Dès 1643, les journaux signalent comme le plus heureux et le plus biblique des soldats parlementaires - that valiant soldier, M. Cromwell. Ses bulletins font autorité ; le premier de ces bulletins est daté de Grantham[1] :

A… cette lettre.


« Grantham, 13 mai 1643.

« MONSIEUR,

« Dieu nous a accordé ce soir une glorieuse victoire sur nos ennemis. Ils avaient, d’après ce que nous apprenons, vingt et un étendards de cavalerie légère, et deux ou trois de dragons.

« C’est vers le soir qu’ils sont sortis et se sont formés devant nous, à deux milles de la ville. Aussitôt que nous entendîmes le cri d’alarme, nous déployâmes nos forces, qui consistaient en douze escadrons, et les mîmes en bataille. — Quelques-uns de nos soldats étaient dans un état de faiblesse et de fatigue aussi grand que vous ayez jamais vu : il a plu à Dieu de faire pencher la balance en faveur de cette poignée d’hommes, car après que les deux partis furent restés pendant quelque temps en face l’un de l’autre hors de portée du mousquet, et quand les dragons des deux côtés eurent échangé des coups de fusil pendant une demi-heure ou plus, l’ennemi n’avançant pas sur nous, nous résolûmes de le charger, et approchant de lui après une fusillade de part et d’autre, nous avançâmes avec nos escadrons au grand trot.
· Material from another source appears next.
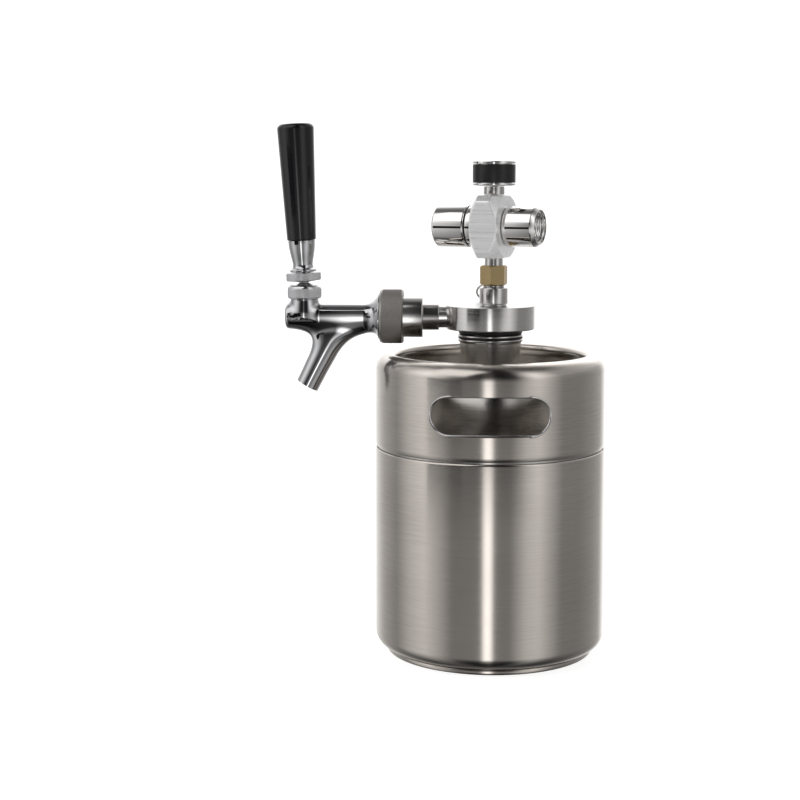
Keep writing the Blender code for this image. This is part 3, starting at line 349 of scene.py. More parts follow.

L’ennemi nous attendait de pied ferme ; nos hommes le chargèrent résolument ; par la Providence divine, nous le mîmes aussitôt en déroute. Tout prit la fuite, fut poursuivi et sabré pendant deux ou trois milles.

« Je crois que dans la poursuite plusieurs de nos soldats ont tué chacun deux ou trois hommes ; mais nous ne sommes pas certains du nombre des morts. Nous avons fait quarante-cinq prisonniers, outre les chevaux et les armes tombés en notre possession ; nous avons délivré plusieurs prisonniers qu’ils nous avaient faits depuis peu, et nous leur avons pris quatre ou cinq étendards.

« Je suis

« OLIVIER CROMWELL.”

  1. Perfect Diurnals, etc., 22-29 may 1643. (Journal parfait, etc.)